The first half of winter is almost always more fun than the second. It is a time of festive gatherings, shopping sprees, and hopeful resolutions not yet forsaken. In the height of this season of mirth, I participated in a holiday commercial shot at the Grand Hyatt New York in Midtown Manhattan starring operatic pop sensation Josh Groban.
The video chronicles Mr. Groban’s fictional journey from his Grand Hyatt room, which happens to sport a grand piano, through the hotel to its entrance, where a decked-out rickshaw whisks him away towards “Broadway”—possibly to the Imperial Theatre, at which he is starring now in Natasha, Pierre & The Great Comet Of 1812. On his way to the front door, Groban seemingly explores every crevice of the hotel as he knocks on doors and draws followers à la the Pied Piper. Fellow musicians assist as he cycles through holiday favorites including “Have Yourself a Merry Little Christmas” and “Jingle Bells”.
He and his entourage pass through the kitchen, where the chefs appear amused and glad for the break from their monotony. Things really heat up in the main lobby, where another piano awaits. Next thing we know, Groban is belting out a rousing rendition of “Deck the Halls” supported by an array of dancers, acrobats singing children, and amused hotel guests. In spite of all the fun, Mr. Groban is a busy man with places to be and must be on his merry way. He steps out of the hotel, where he finds his rockin’ rickshaw and trusty driver (me) awaiting; together, the two head off to spread joy to the world at large.

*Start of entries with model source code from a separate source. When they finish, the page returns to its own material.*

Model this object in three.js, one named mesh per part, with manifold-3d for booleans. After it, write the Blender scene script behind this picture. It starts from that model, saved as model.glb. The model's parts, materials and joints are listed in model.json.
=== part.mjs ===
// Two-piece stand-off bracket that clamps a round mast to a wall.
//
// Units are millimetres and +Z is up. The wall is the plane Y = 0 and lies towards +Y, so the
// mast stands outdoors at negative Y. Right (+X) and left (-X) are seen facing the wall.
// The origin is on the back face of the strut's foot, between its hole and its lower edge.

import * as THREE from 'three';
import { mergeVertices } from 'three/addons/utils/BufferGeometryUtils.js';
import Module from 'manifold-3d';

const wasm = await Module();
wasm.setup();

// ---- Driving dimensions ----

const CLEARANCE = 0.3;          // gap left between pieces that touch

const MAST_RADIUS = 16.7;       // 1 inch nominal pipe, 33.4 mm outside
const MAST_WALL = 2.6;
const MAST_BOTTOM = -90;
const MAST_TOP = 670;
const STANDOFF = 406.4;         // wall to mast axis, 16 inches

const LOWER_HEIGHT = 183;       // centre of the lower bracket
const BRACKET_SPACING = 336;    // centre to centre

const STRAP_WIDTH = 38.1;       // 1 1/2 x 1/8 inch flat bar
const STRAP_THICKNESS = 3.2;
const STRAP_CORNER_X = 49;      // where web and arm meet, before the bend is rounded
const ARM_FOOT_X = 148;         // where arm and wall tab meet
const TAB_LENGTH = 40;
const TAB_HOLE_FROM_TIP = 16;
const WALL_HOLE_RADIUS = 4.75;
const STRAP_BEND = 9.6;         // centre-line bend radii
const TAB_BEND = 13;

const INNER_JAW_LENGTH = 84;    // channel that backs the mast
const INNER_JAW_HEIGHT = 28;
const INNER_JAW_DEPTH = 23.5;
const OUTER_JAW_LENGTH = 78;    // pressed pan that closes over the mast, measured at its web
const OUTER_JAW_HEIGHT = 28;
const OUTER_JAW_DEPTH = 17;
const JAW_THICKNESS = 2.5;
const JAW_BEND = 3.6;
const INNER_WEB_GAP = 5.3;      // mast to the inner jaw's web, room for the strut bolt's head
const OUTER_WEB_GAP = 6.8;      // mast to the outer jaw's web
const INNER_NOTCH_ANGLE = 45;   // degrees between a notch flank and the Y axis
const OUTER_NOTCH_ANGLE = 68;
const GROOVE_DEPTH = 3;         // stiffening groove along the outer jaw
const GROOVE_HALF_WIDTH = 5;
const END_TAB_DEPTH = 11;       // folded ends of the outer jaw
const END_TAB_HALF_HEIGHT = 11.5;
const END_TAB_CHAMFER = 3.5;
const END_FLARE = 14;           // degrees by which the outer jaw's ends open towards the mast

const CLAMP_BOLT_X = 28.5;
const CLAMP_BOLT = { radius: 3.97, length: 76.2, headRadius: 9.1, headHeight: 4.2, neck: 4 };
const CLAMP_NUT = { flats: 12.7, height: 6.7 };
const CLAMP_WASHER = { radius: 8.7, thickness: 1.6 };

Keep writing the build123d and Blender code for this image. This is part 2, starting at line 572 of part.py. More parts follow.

Though we often seem to toil in the streets in obscurity, rickshaw riders have a natural affinity for the camera. You’ll find Team Revolution both on-screen strutting our stuff as well as behind the scenes facilitating film logistics on flatbed trikes and the like. Recent moments in the spotlight include the Hyatt promo and an appearance by Revolution’s fearless leader in HBO’s “High Maintenence”; regarding rickshaws as a prop, recently we found a cab of ours on-film in a Comedy Central pilot. Rickshaws are utilized by film crews to capture challenging city shots via mounted cameras, cameramen, and the like. This arrangement can work quite well for steady motion shots and panning location sequences.
Although we have yet to be nominated for any Oscars, we have high hopes for 2017!